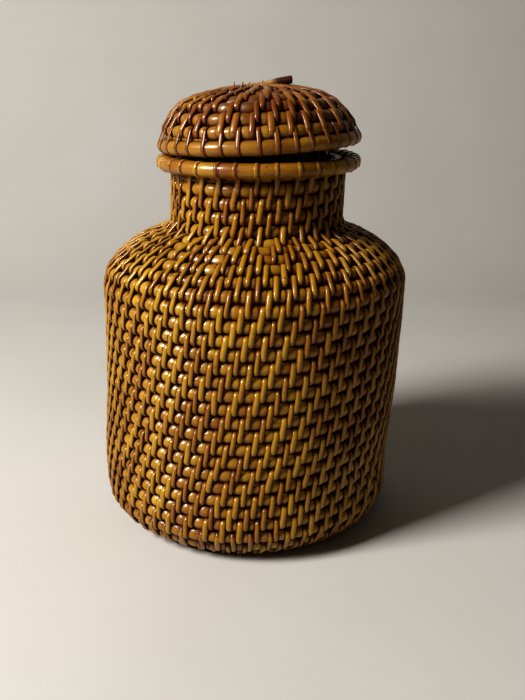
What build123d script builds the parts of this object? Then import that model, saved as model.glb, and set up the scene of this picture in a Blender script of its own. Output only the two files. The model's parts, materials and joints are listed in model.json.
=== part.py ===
from build123d import *
from math import cos, pi, radians, sin
import os

# A lidded jar of coiled rattan. A round core rod is laid in rows, and a narrow strip of cane
# binds each row to the one before it. Rows are drawn as closed rings that a thin web joins,
# where the real coil climbs by one row a turn.
# Millimetres, +Z up, origin on the axis at the table, +X to the side where the lid sits high.

# ---- driving dimensions ----
ROW_PITCH = 6.0  # from one row of the coil to the next
CORE_RADIUS = 2.5  # core rod of the walls
WEB = 2.4  # thickness that joins a zone's rows into one solid
CANE_RADIUS = 0.7  # half the width of a stitch bar
CANE_CLEARANCE = 0.15  # between a stitch bar and the rods below it
STITCH_PITCH = 8.2  # along a row, from one stitch to the next
STITCH_SHIFT = 1 / 3  # of a stitch pitch, each row against the row above

WALL_RADIUS = 66.4  # to the centre of the wall's rods
FOOT_HEIGHT = 3.0  # centre of the row that the jar stands on
FOOT_ROD_RADIUS = 3.2  # that row at its bound width, worn flat where it bears
CORNER_ROWS = 3  # rows from the foot row round the bottom corner to the wall
SHOULDER_START = 115.9  # height where the wall starts to turn in
SHOULDER_TURNS = ((12.0, 42.0), (41.6, 34.0), (8.0, -76.0))  # radius, degrees turned inwards
BASE_HEIGHT = 4.6  # centre of the base's outermost row
BASE_RISE = 1.6  # the base's centre above that
SHOULDER_ROWS = 6
NECK_ROWS = 4
WALL_STITCHES = 53  # in each row of the wall
NECK_STITCHES = 31

RIM_RADIUS = 42.9
RIM_HEIGHT = 169.1
RIM_ROD_RADIUS = 2.6
RIM_LASHINGS = 34
MOUTH_RADIUS = 36.7
MOUTH_HEIGHT = 168.0

LID_TILT = 2.7  # degrees that the lid sits askew in the mouth
LID_RIM_RADIUS = 42.4
LID_RIM_HEIGHT = 178.2
DOME_START = (40.3, 183.9)  # radius and height of the dome's lowest row
DOME_SLOPE = 60.0
DOME_TURNS = ((40.0, 12.0), (16.0, 34.0), (113.0, 14.0))  # radius, degrees turned inwards
COLLAR_RADIUS = 28.0
COLLAR_HEIGHT = 170.0  # centre of the collar's lowest row
COLLAR_ROWS = 4
TAIL_LENGTH = 20.0
TAIL_RADIUS = 1.3
TAIL_HEIGHT = 204.6
TAIL_OFFSET = 5.5  # its middle, sideways from the axis

# ---- worked out from them ----
CORNER_RADIUS = CORNER_ROWS * ROW_PITCH / (pi / 2)
CORNER_HEIGHT = FOOT_HEIGHT + CORNER_RADIUS
FOOT_RADIUS = WALL_RADIUS - CORNER_RADIUS
BAR_OFFSET = CORE_RADIUS + CANE_CLEARANCE + CANE_RADIUS
LASH_RADIUS = 0.35
LASH_OFFSET = RIM_ROD_RADIUS + 0.05 + LASH_RADIUS
LONG_STITCH = ROW_PITCH + 3.8  # reaches over two rows
SHORT_STITCH = ROW_PITCH - 0.5  # over the groove between two rows
MOUTH_STITCH = 3.4  # between the neck's top row and the mouth, under the rim ring


def turned_line(start, heading, turns):
    """A run of arcs, each tangent to the last. Headings are degrees from +X, left turns positive."""
    edges = []
    at = Vector(*start)
    for radius, turn in turns:
        arc = JernArc(at, (cos(radians(heading)), sin(radians(heading))), radius, turn)
        edges.append(arc)
        at = arc @ 1
        heading += turn
    return edges


def rows_along(line, first, count):
    """Row centres, a pitch apart along a line, as radius and height."""
    points = []
    for number in range(count):
        points.append(line.position_at(first + number * ROW_PITCH, position_mode=PositionMode.LENGTH))
    return [(point.X, point.Y) for point in points]


def coil(rows, radius=CORE_RADIUS):
    """One zone of the coil: a ring for each row, joined by a web, revolved about Z."""
    return revolve(Plane.XZ * coil_section(rows, radius), Axis.Z)


def disc(rows, foot=None):
    """A zone that closes at the axis, with its foot row if it has one, worn flat at the table."""
    section = coil_section([*rows, (0, rows[-1][1])])
    if foot:
        section += coil_section([foot, rows[0]])
        section += Pos(*foot) * Circle(FOOT_ROD_RADIUS)
        section &= Rectangle(1000, 1000, align=(Align.CENTER, Align.MIN))
    section &= Rectangle(1000, 1000, align=(Align.MIN, Align.CENTER))
    return revolve(Plane.XZ * section, Axis.Z)


def coil_section(rows, radius=CORE_RADIUS):
    """Half of a zone's cross-section: a circle for each row, joined by a web."""
    section = Sketch() + [Pos(r, z) * Circle(radius) for r, z in rows]
    for (r, z), (next_r, next_z) in zip(rows, rows[1:]):
        gap = Vector(next_r - r, next_z - z)
        angle = Vector(1, 0).get_signed_angle(gap, Vector(0, 0, 1))
        web = Rectangle(gap.length, WEB)
        section += Pos((r + next_r) / 2, (z + next_z) / 2) * Rot(0, 0, angle) * web
    return section


def stitches(rows, length, count=None, side=1):
    """Bars that cross each groove between two rows, spaced round it, each row's shifted a third."""
    bars = []
    for number, ((r, z), (next_r, next_z)) in enumerate(zip(rows, rows[1:])):
        along = Vector(next_r - r, 0, next_z - z).normalized()
        out = Vector(0, 1, 0).cross(along) * side
        centre = Vector((r + next_r) / 2, 0, (z + next_z) / 2) + out * BAR_OFFSET
        round_row = count or max(3, int(2 * pi * (r + next_r) / 2 / STITCH_PITCH))
        start = Plane(origin=centre - along * (length / 2), z_dir=along)
        bar = extrude(start * Circle(CANE_RADIUS), amount=length)
        for place in range(round_row):
            turn = 360 * (place + number * STITCH_SHIFT) / round_row
            bars.append(Rot(0, 0, turn) * bar)
    return bars


def lashings(radius, height, count):
    """Closed turns of cane round a rim rod."""
    turn = Pos(radius, 0, height) * Rot(90, 0, 0) * Torus(LASH_OFFSET, LASH_RADIUS)
    return [Rot(0, 0, 360 * place / count) * turn for place in range(count)]


def jar_line():
    """The jar's row line from the foot row, round the corner, up the wall and shoulder to the neck."""
    corner = turned_line((FOOT_RADIUS, FOOT_HEIGHT), 0, [(CORNER_RADIUS, 90)])
    wall = Line((WALL_RADIUS, CORNER_HEIGHT), (WALL_RADIUS, SHOULDER_START))
    shoulder = turned_line((WALL_RADIUS, SHOULDER_START), 90, SHOULDER_TURNS)
    neck_foot = shoulder[-1] @ 1
    neck = Line(neck_foot, (neck_foot.X, RIM_HEIGHT))
    return Wire([*corner, wall, *shoulder, neck])


def base_rows():
    """Rows of the flat base, from inside the foot row to the centre, rising a little."""
    count = int(FOOT_RADIUS / ROW_PITCH)
    rows = []
    for number in range(1, count + 1):
        radius = FOOT_RADIUS - number * ROW_PITCH
        rows.append((radius, BASE_HEIGHT + BASE_RISE * (number - 1) / (count - 1)))
    return rows


def lid_piece(shape):
    """Sets a piece of the upright lid askew, as it sits in the mouth."""
    return Pos(0, 0, LID_RIM_HEIGHT) * Rot(0, -LID_TILT, 0) * Pos(0, 0, -LID_RIM_HEIGHT) * shape


def tail():
    """The end of the core rod, laid across the middle of the lid."""
    middle = Pos(TAIL_OFFSET, 0, TAIL_HEIGHT) * Rot(0, 90, 0)
    return middle * Cylinder(TAIL_RADIUS, TAIL_LENGTH)


def write(name, shapes):
    """One file for each node."""
    solids = shapes if isinstance(shapes, list) else [shapes]
    body = solids[0] if len(solids) == 1 else Compound(children=solids)
    export_step(body, f"parts/{name}.step")


def write_jar():
    line = jar_line()
    rows = rows_along(line, ROW_PITCH, int(line.length / ROW_PITCH))
    wall_count = sum(1 for row in rows if row[1] < SHOULDER_START + CORE_RADIUS)
    shoulder_end = wall_count + SHOULDER_ROWS
    wall = rows[:wall_count]
    shoulder = rows[wall_count:shoulder_end]
    neck = rows[shoulder_end : shoulder_end + NECK_ROWS]
    base = base_rows()
    mouth = [(MOUTH_RADIUS, MOUTH_HEIGHT)]

    write("base_coil", disc(base, foot=(FOOT_RADIUS, FOOT_HEIGHT)))
    write("wall_coil", coil(wall))
    write("shoulder_coil", coil(shoulder))
    write("neck_coil", coil(neck))
    write("mouth_coil", coil(mouth))
    write("rim_ring", coil([(RIM_RADIUS, RIM_HEIGHT)], RIM_ROD_RADIUS))

    top_pair = stitches(wall[-2:], SHORT_STITCH, WALL_STITCHES)
    write("base_stitching", stitches(base, SHORT_STITCH, side=-1))
    write("wall_stitching", stitches(wall[:-1], LONG_STITCH, WALL_STITCHES) + top_pair)
    write("shoulder_stitching", stitches([wall[-1], *shoulder[:-1]], SHORT_STITCH))
    write("neck_stitching", stitches([*shoulder[-2:], *neck], SHORT_STITCH, NECK_STITCHES))
    write("mouth_stitching", stitches([neck[-1], *mouth], MOUTH_STITCH, NECK_STITCHES))
    write("rim_lashing", lashings(RIM_RADIUS, RIM_HEIGHT, RIM_LASHINGS))


def write_lid():
    line = Wire(turned_line(DOME_START, 180 - DOME_SLOPE, DOME_TURNS))
    dome = rows_along(line, 0, int(line.length / ROW_PITCH) + 1)
    collar = [(COLLAR_RADIUS, COLLAR_HEIGHT + number * ROW_PITCH) for number in range(COLLAR_ROWS)]
    pieces = {
        "lid_dome_coil": [disc(dome)],
        "lid_rim_ring": [coil([(LID_RIM_RADIUS, LID_RIM_HEIGHT)], RIM_ROD_RADIUS)],
        "lid_collar_coil": [coil(collar)],
        "lid_dome_stitching": stitches(dome, SHORT_STITCH),
        "lid_rim_lashing": lashings(LID_RIM_RADIUS, LID_RIM_HEIGHT, RIM_LASHINGS),
        "lid_collar_stitching": stitches(collar, SHORT_STITCH),
        "lid_tail": [tail()],
    }
    for name, shapes in pieces.items():
        write(name, [lid_piece(shape) for shape in shapes])


os.makedirs("parts", exist_ok=True)
write_jar()
write_lid()
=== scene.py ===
import json
from math import cos, pi, radians, sin, sqrt

import bpy
import numpy as np
from mathutils import Matrix, Vector

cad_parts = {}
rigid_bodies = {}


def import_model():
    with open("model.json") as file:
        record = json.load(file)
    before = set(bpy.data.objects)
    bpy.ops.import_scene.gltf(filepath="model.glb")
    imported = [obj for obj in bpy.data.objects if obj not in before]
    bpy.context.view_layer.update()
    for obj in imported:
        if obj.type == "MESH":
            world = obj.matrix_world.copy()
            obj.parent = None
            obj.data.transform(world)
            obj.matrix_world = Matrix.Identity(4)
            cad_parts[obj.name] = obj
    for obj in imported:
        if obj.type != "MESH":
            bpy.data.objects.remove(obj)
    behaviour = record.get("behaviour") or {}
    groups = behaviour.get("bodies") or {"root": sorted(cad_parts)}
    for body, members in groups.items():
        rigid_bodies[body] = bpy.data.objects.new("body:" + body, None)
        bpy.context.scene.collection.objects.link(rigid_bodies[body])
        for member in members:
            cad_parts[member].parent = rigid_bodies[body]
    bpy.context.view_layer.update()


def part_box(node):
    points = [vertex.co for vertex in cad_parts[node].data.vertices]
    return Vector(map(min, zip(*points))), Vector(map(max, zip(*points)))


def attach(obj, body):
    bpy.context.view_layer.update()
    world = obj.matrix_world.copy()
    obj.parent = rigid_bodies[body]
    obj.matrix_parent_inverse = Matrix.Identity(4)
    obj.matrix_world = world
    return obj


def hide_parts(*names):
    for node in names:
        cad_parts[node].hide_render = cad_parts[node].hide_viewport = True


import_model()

# A lidded jar of coiled rattan, bound with half-round cane and varnished. The core rod winds up
# from the middle of the base in one long coil. Each stitch of cane goes round its own row and
# the row before it, a third of a stitch to the right of the stitch below.
# Metres, +Z up. The back of the jar is +Y, and every rod starts and ends there.

MM = 0.001

# ---- the line that the jar's rows follow ----
ROW_PITCH = 6.0 * MM
BASE_HEIGHT = 4.6 * MM  # centre of the base's outer row
BASE_RISE = 1.6 * MM  # the middle of the base above that
FOOT_ROW = 54.94 * MM  # radius of the foot row's centre
FOOT_HEIGHT = 3.0 * MM
FOOT_LIFT = 3.5 * MM  # no row's centre is lower, so that its cane just clears the table
CORNER_ROWS = 3
SHOULDER_START = 115.9 * MM
SHOULDER_ARCS = ((12.0 * MM, 42.0), (41.6 * MM, 34.0), (8.0 * MM, -76.0))  # radius, degrees in
NECK_REACH = 60 * MM  # the line goes on this far past the shoulder
MOUTH_DROP = 0.6 * MM
LINE_STEP = 0.1 * MM

# ---- and how far it is out of true ----
LEAN = 0.034  # the jar leans to its right by this much of its height
LEAN_HEIGHT = 92.0 * MM
LID_LEAN = -0.065  # the dome sags back the other way, from its rim up
SHOULDER_SWELL = 1.0 * MM
SWELL_HEIGHT = 108 * MM
SWELL_SPREAD = 16 * MM
BELLY = 0.95 * MM  # the wall swells low down
BELLY_SHIFT = 1.55 * MM  # and more to its left
BELLY_HEIGHT = 32 * MM
BELLY_SPREAD = 22 * MM
CORNER_TUCK = 3.4 * MM  # and the foot is worked in further than a plain round corner
TUCK_SPREAD = 10.5 * MM
TABLE_GAP = 0.05 * MM
WANDER = 0.9 * MM  # a slow drift of everything, rods and cane alike
WANDER_SCALE = 13.0
QUIVER = 0.55 * MM  # and a quick one
QUIVER_SCALE = 75.0

# ---- the lines that the lid's rows follow ----
DOME_START = (40.3 * MM, 183.9 * MM)  # radius and height of the dome's lowest row
DOME_SLOPE = 60.0
DOME_ARCS = ((40.0 * MM, 12.0), (16.0 * MM, 34.0), (113.0 * MM, 14.0))
DOME_REACH = 12 * MM  # the line goes on this far past the dome
COLLAR_LINE = (20 * MM, 40 * MM)  # below the collar's foot row and above it
COLLAR_BEGINS = 17 * MM  # along that line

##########

■ **The request**: Everything from the line with "for name, shapes" through the line with "bpy.data.objects.remove(obj)" is to be output exactly; leave out all other lines.

■ **Solved exercise**:
    for name, shapes in pieces.items():
        write(name, [lid_piece(shape) for shape in shapes])


os.makedirs("parts", exist_ok=True)
write_jar()
write_lid()
=== scene.py ===
import json
from math import cos, pi, radians, sin, sqrt

import bpy
import numpy as np
from mathutils import Matrix, Vector

cad_parts = {}
rigid_bodies = {}


def import_model():
    with open("model.json") as file:
        record = json.load(file)
    before = set(bpy.data.objects)
    bpy.ops.import_scene.gltf(filepath="model.glb")
    imported = [obj for obj in bpy.data.objects if obj not in before]
    bpy.context.view_layer.update()
    for obj in imported:
        if obj.type == "MESH":
            world = obj.matrix_world.copy()
            obj.parent = None
            obj.data.transform(world)
            obj.matrix_world = Matrix.Identity(4)
            cad_parts[obj.name] = obj
    for obj in imported:
        if obj.type != "MESH":
            bpy.data.objects.remove(obj)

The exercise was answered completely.